ARC publishes overview of its research programme connecting interpretability to AI alignment

The Alignment Research Center has published a post mapping its research programme, tracing how published work on heuristic explanations, mechanism distinction, and alignment robustness fits together as a unified response to the problem of AI misalignment.

The post, which thanks Ryan Greenblatt, Victor Lecomte, Eric Neyman, Jeff Wu, and Mark Xu for comments, accompanies an interactive diagram showing how ARC’s research problems relate — where solving one is expected to help with another. The post notes that the arrows in the diagram do not uniformly represent conjunctive dependencies, where all subproblems must be solved; some represent disjunctive ones, where any one solution is sufficient.

ARC describes its research as organised around a problem it calls alignment robustness — the property that a model behaves as intended even when confronted with unusual or adversarial inputs — and traces a path from mechanistic interpretability tools to that outcome via two intermediate steps: heuristic explanations and mechanism distinction.

The post covers ARC’s significant published work in chronological order, assigning each to a node in its research diagram. Several pieces are summarised:

“Eliciting latent knowledge” defines the ELK problem — how to determine whether a model’s outputs reflect what its internals represent — and surveys approaches that ARC has since moved away from.

“Formalizing the presumption of independence” laid out the problem of producing a formal notion of heuristic explanations, which the post describes as a reasoning structure that explains why a model achieves high performance by reasoning from the model’s weights and architecture rather than from its outputs.

A cluster of late 2022 posts introduced mechanistic anomaly detection, described as ARC’s currently preferred approach to mechanism distinction — using heuristic explanations to identify when a model is executing a mechanism different from the one observed during training.

“Formal verification, heuristic explanations and surprise accounting” introduced the surprise-accounting framework for evaluating explanation quality, comparing ARC’s approach to formal verification for neural networks and to mechanistic interpretability research more broadly.

“Backdoors as an analogy for deceptive alignment,” and the associated paper, explored backdoors in ML models as an analogy for the problem of a model that behaves well during evaluation but pursues a different objective otherwise. The post maps that analogy onto ARC’s research subgraph.

“Low Probability Estimation in Language Models” and its associated paper describe an empirical study of estimating rare outputs in small transformer language models. The post notes that the method inspired by heuristic explanations outperformed naive sampling in that setting but did not outperform red-teaming — searching for inputs that produce rare behaviours — while leaving open cases where red-teaming is theoretically insufficient.
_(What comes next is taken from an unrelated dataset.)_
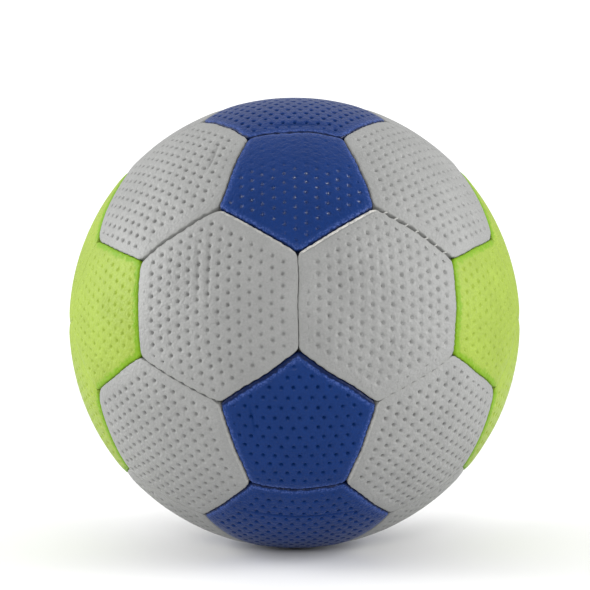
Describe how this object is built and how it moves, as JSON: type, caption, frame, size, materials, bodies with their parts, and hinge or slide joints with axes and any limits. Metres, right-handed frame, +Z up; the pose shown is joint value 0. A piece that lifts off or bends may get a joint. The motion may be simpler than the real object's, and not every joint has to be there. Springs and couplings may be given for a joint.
{
  "type": "handball",
  "caption": "Hand-stitched handball of dimpled hexagonal and pentagonal panels over foam and a rubber bladder, with a needle valve.",
  "frame": {"origin": "centre of the ball", "axes": "+Z up as the ball rests, -Y towards the viewer of the picture, +X to that viewer's right. The ball's left and right halves mirror each other across X = 0."},
  "size_m": [0.175, 0.175, 0.175],
  "materials": {
    "gray_skin": "matte synthetic leather with embossed dimples",
    "blue_skin": "matte synthetic leather with embossed dimples",
    "lime_skin": "matte synthetic leather with embossed dimples",
    "foam": "closed-cell foam",
    "lining_fabric": "woven polyester and cotton lining",
    "waxed_thread": "waxed polyester thread",
    "patch_rubber": "rubberised fabric",
    "bladder_rubber": "smooth butyl rubber",
    "valve_rubber": "smooth moulded rubber",
    "core_rubber": "smooth soft rubber"
  },
  "bodies": {
    "root": {"front_upper_pentagon": "blue_skin", "front_lower_pentagon": "blue_skin", "back_upper_pentagon": "blue_skin", "back_lower_pentagon": "blue_skin", "left_front_pentagon": "lime_skin", "left_back_pentagon": "lime_skin", "right_front_pentagon": "lime_skin", "right_back_pentagon": "lime_skin", "top_left_pentagon": "gray_skin", "top_right_pentagon": "gray_skin", "bottom_left_pentagon": "gray_skin", "bottom_right_pentagon": "gray_skin", "front_left_hexagon": "gray_skin", "front_right_hexagon": "gray_skin", "back_left_hexagon": "gray_skin", "back_right_hexagon": "gray_skin", "top_front_hexagon": "blue_skin", "top_back_hexagon": "blue_skin", "bottom_front_hexagon": "blue_skin", "bottom_back_hexagon": "blue_skin", "left_upper_hexagon": "lime_skin", "left_lower_hexagon": "lime_skin", "right_upper_hexagon": "lime_skin", "right_lower_hexagon": "lime_skin", "front_upper_left_hexagon": "gray_skin", "front_upper_right_hexagon": "gray_skin", "front_lower_left_hexagon": "gray_skin", "front_lower_right_hexagon": "gray_skin", "back_upper_left_hexagon": "gray_skin", "back_upper_right_hexagon": "gray_skin", "back_lower_left_hexagon": "gray_skin", "back_lower_right_hexagon": "gray_skin", "hexagon_foam_pads": "foam", "pentagon_foam_pads": "foam", "hexagon_linings": "lining_fabric", "pentagon_linings": "lining_fabric", "pentagon_seam_threads": "waxed_thread", "hexagon_seam_threads": "waxed_thread", "valve_patch": "patch_rubber", "bladder": "bladder_rubber", "valve_housing": "valve_rubber", "valve_core": "core_rubber"}
  },
  "joints": []
}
The post also catalogues active subproblems within ARC’s heuristic-explanations agenda, including: measuring explanation quality via surprise accounting; capacity allocation, or directing explanation effort toward behaviours with potentially catastrophic consequences; avoiding cherry-picking in how explanations are found; the form of representation explanations should take; formal desiderata; a no-coincidence principle establishing that all possible behaviours are amenable to explanation; and handling empirical regularities, such as model weights tuned to match observed data distributions where no clean structural explanation exists.

The post was published alongside related ARC posts on the matching sampling principle and the computational no-coincidence conjecture, which address two of the subproblems named in this overview.